Asking for the input of the original department that granted a degree is common practice in response to plagiarism allegations, but several plagiarism experts agreed Monday that it would be difficult for any such department to avoid at least the appearance of impropriety when evaluating the writings of its own university president. Some experts (including Robin) indicated that an external review is the fairest approach when it comes to such high-profile cases, while Gary Pavela, a consultant on academic integrity issues and the past president of the Clemson University-based Center for Academic Integrity, said that, with certain checks in place, an internal review can be appropriate, given the university's interest in this case in maintaining the integrity of its degrees.
“The institution, independent of the president, has its own interests in fairly and comprehensively resolving this,” Pavela said Monday. “No institution wants to give up its authority to manage its own degrees, its own academic criteria.”
Pavela said though that three main checks would be needed to ensure the integrity of an internal review at SIU: First, the presence of an outside reviewer on the otherwise internal panel (nominated by the national scholarly association for the applicable discipline to prevent any claims of cherry-picking); second, the need for the president to sign a privacy waiver so that the resulting report could be made public and the rationale behind the review panel’s findings can be scrutinized and; third, the need for the president to delegate any authority for accepting the panel’s recommendations to the board of trustees.
Other experts, however, felt any resolution reached by an internal committee would be fraught with complications, regardless of the panel's diligence or transparency.
“I plead for a group on the regional level to whom such high-profile cases can be referred to,” said Wilfried Decoo, a professor of French at Brigham Young University and of education at Belgium’s University of Antwerp. The author of Crisis on Campus: Confronting Academic Misconduct (MIT Press, 2002), Decoo argues in a chapter he wrote for an upcoming book, Student Plagiarism in an Online World: Cases and Solutions, that there's a need for an independent and knowledgeable arbiter.
“Perhaps we should consider the need for a system in which someone who discovers (or thinks he/she discovers) plagiarism is obliged to refer his/her findings discreetly to an official body, without having it trumpeted to colleagues or other insiders,” he writes (the discretion necessary to avoid, Decoo explained in an interview Monday, the sometimes career-ruining consequences that misplaced or unsubstantiated plagiarism allegations can cause). “This official body could be a local or regional 'Office of Plagiarism Allegations' which can conduct the investigation according to established protocols. In the academic world, allegations of plagiarism could be referred to independent and permanent commissions well-versed in the subject, who can act consistently with precedents established in previous cases.”

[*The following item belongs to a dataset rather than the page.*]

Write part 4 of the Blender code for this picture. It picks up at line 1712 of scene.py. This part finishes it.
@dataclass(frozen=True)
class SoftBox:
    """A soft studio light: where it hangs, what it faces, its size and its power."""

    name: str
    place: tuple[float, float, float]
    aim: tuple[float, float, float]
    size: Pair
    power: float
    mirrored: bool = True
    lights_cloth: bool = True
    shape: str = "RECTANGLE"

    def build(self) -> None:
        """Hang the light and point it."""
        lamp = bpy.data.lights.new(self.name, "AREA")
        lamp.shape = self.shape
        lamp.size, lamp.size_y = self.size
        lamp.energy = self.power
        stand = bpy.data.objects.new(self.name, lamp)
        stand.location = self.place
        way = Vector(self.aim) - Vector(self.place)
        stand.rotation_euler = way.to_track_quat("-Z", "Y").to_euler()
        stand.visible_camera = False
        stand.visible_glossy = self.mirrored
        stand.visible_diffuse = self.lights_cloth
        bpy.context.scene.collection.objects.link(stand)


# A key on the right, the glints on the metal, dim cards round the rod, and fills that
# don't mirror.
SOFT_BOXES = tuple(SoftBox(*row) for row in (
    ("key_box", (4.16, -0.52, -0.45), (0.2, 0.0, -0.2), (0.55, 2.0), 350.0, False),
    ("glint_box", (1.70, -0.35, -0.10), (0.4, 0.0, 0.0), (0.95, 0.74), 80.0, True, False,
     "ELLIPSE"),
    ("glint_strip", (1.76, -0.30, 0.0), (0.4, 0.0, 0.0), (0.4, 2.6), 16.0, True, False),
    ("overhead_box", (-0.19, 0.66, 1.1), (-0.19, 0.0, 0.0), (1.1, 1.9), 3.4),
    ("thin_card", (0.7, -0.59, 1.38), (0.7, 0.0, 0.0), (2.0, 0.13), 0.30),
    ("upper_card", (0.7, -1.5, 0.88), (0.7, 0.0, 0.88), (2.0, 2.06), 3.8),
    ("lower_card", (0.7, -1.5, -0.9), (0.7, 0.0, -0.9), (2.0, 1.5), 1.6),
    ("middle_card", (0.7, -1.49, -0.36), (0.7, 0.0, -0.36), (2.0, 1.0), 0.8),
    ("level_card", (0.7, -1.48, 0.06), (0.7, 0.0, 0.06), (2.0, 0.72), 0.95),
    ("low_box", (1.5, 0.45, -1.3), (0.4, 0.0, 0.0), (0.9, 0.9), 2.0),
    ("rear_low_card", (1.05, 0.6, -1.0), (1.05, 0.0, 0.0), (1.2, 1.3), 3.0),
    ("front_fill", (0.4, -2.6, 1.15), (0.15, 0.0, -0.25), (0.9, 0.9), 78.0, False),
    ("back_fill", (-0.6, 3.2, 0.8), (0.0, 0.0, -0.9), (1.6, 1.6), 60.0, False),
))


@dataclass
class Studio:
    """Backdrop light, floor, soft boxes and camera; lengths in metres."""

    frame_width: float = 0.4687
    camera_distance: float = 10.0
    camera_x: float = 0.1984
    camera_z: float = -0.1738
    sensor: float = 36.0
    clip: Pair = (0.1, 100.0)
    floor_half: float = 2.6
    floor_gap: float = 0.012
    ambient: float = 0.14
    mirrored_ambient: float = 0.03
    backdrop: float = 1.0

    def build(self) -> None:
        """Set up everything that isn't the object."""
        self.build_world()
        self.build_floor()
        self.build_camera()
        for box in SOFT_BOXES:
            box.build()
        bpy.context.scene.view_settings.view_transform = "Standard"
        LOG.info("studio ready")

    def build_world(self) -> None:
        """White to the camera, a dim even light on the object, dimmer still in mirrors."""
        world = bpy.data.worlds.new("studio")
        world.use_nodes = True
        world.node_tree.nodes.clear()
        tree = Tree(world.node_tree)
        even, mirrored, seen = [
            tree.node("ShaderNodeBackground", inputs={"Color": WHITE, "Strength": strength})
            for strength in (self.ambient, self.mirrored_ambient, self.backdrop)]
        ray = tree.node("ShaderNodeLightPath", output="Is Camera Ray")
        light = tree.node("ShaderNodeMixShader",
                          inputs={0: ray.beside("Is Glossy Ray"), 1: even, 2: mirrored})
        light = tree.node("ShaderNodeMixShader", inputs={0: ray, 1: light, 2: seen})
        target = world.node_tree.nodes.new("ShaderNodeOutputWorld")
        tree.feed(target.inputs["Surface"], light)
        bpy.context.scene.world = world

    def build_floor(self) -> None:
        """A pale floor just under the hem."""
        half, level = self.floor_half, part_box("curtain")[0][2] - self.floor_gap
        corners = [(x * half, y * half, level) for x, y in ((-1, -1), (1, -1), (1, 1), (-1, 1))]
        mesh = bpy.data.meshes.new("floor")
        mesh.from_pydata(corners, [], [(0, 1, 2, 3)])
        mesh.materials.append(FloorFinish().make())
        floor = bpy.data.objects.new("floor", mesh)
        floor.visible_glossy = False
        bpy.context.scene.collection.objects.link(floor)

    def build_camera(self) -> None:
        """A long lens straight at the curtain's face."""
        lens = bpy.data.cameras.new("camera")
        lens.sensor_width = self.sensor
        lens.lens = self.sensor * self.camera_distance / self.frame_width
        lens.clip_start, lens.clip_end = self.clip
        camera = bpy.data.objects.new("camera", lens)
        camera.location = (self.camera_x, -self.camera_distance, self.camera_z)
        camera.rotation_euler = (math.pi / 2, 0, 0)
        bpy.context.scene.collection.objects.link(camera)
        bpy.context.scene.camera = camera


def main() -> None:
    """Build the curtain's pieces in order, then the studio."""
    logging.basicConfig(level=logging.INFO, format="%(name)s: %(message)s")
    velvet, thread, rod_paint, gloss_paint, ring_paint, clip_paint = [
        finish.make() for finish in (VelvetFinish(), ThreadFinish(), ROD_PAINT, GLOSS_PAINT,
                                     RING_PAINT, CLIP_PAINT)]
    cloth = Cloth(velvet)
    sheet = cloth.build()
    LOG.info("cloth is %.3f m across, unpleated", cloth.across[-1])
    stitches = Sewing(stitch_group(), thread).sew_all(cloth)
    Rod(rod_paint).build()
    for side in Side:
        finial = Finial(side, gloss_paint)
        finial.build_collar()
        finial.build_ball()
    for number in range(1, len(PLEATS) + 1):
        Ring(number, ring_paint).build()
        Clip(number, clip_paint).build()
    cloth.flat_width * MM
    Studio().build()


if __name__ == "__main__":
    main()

“It should not be questionable, because we can trust and we should trust an internal department to be objective,” Decoo said of the president's plan for the internal evaluation of his dissertation at Southern Illinois. “However, in view of the situation that you have now, referring it back to the original committee or department will not stop the accusation because then the accusers will say, ‘Of course, it’s referred to people who will defend him and who will protect him and who will protect the reputation of the university.' So it will not stop the controversy.”
“In all likelihood, any department with tenured faculty involved would probably do an honest and credible job,” said Pavela. But, he said, “the appearance of impropriety is going to be a challenge.”

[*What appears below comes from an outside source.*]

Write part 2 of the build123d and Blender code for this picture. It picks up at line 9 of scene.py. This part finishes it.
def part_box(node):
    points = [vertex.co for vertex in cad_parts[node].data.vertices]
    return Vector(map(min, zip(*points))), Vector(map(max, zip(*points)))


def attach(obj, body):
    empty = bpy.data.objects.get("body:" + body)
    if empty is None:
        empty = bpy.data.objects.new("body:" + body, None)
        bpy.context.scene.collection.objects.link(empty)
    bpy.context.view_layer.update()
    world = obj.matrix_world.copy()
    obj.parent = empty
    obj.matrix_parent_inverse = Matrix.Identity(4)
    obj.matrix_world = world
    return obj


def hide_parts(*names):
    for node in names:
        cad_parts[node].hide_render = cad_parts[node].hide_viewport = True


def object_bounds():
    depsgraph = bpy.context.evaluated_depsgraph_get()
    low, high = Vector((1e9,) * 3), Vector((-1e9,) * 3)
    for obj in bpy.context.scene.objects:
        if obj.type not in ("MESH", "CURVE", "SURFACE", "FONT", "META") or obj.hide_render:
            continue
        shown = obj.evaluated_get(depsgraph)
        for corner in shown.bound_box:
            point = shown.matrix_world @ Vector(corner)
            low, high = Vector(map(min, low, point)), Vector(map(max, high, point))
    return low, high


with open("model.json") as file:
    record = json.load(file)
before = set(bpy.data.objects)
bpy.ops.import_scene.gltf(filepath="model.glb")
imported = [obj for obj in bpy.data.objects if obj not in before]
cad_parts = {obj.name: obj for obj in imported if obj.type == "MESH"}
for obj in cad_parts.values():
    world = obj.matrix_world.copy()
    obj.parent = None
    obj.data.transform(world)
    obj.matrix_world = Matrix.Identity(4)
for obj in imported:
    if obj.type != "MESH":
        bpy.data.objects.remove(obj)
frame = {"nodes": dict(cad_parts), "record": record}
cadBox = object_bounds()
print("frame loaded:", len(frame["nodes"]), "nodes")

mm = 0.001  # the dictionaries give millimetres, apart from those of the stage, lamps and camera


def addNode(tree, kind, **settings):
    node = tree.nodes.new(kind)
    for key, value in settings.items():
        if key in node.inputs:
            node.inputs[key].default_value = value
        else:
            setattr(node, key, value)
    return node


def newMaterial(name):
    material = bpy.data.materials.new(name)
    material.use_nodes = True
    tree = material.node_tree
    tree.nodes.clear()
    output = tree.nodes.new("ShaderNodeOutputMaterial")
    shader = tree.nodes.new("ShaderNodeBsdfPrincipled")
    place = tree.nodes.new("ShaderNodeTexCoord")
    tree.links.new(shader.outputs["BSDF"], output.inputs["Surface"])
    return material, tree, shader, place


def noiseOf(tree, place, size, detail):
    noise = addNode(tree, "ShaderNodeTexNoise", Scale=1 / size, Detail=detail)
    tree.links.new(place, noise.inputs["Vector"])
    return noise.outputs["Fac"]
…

“I do not believe that Dr. [Brad] Colwell, his review, will be influenced by his position in the organization relative to Dr. Poshard’s position in the organization,” David Worrells, the secretary of the Faculty Senate for SIU Carbondale and an associate professor of aviation management, said in reference to the chair of the department of educational leadership and higher education (who did not return an e-mail message seeking comment Monday). As a tenured department chair, Colwell “is secure in his position, so I don’t think he would be influenced," Worrells said.

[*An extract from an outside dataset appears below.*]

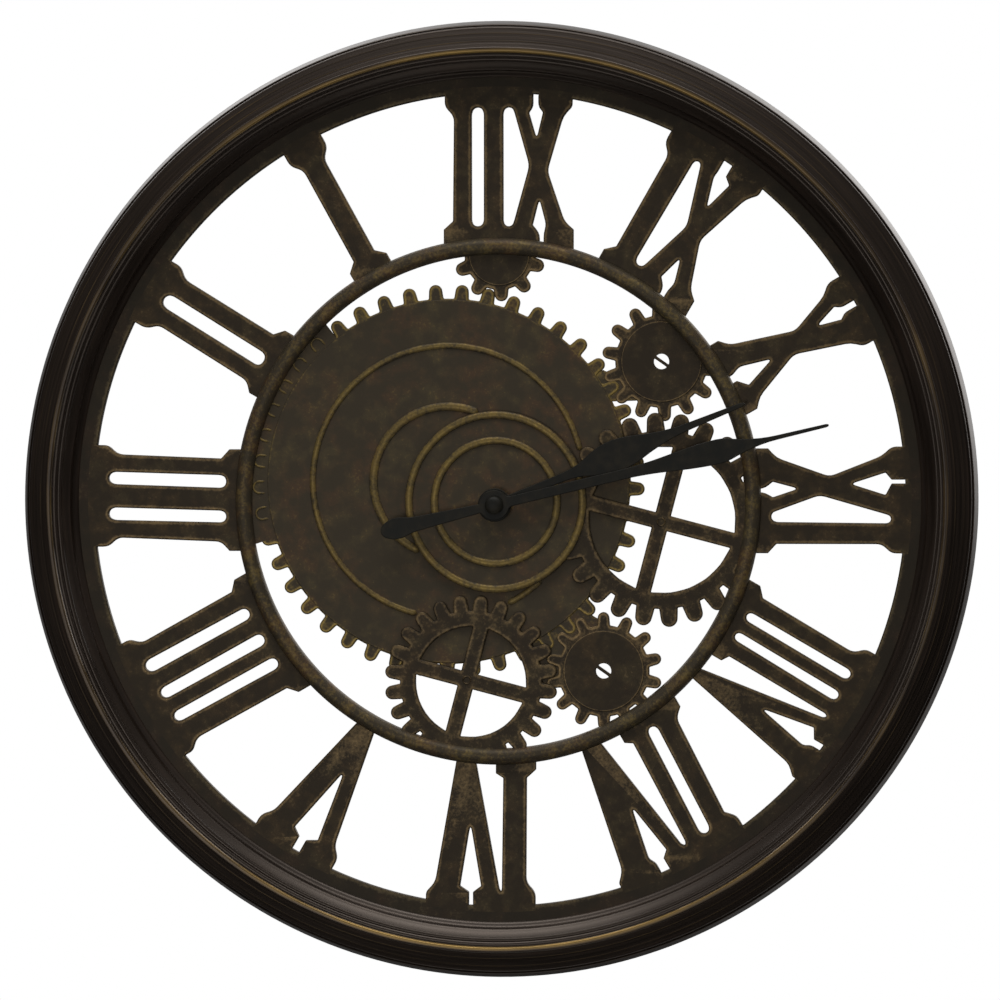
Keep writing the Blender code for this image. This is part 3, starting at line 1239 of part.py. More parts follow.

At the same time, however, Worrells said that he doubted the full Faculty Senate would have recommended the course of action the president proposed, had it been given the opportunity to consult on the investigation. President Poshard canceled his meeting with the Faculty Senate leadership at the last minute Friday and made his announcement on how to proceed at a press conference without their input. “We had planned on meeting with the president, and I wish we would have been given that opportunity before he made the decision,” Worrells said.
The president of the Carbondale Faculty Senate, Ramanarayanan (Vish) Viswanathan, a member of the engineering department, added that he hopes faculty will still have input regarding who will sit on the committee that will evaluate the dissertation, “so that we can conduct an unbiased review.”
"It's not proper for Poshard to decide his own fate," said Joan Friedenberg, a professor emeritus of linguistics who considers herself to be associated with Alumni and Faculty Against Corruption, a group that exposed a number of allegations surrounding academic dishonesty at SIU after a faculty member was fired in 2004 for allegedly copying another professor's teaching statement (Friedenberg also recently settled a lawsuit against the university charging that it retaliated against her for speaking out and helping to start a faculty union). "If you let him do this, what are you going to do to all the other people who are accused of plagiarism? People are treated differently....That is the real scandal," she said.
"It's the Board of Trustees' job to take care of this and they're not. I think they're largely non-academics who don't understand the seriousness of this."
The chair of the Board of Trustees, who supported the president in an earlier statement released to the media, did not return an e-mail message seeking comment Monday. For its part, the editorial board of the student newspaper points to the university’s own student code of conduct for guidance.
“According to the SIU Student Conduct Code, punishment for a student committing plagiarism can range from simply failing an assignment to expulsion. And coming before the Judiciary Committee to determine one's fate is common practice," the Friday editorial says. "We wonder if forming such a committee is a step in the right direction.... A committee should be created, preferably with members unaffiliated with SIU.”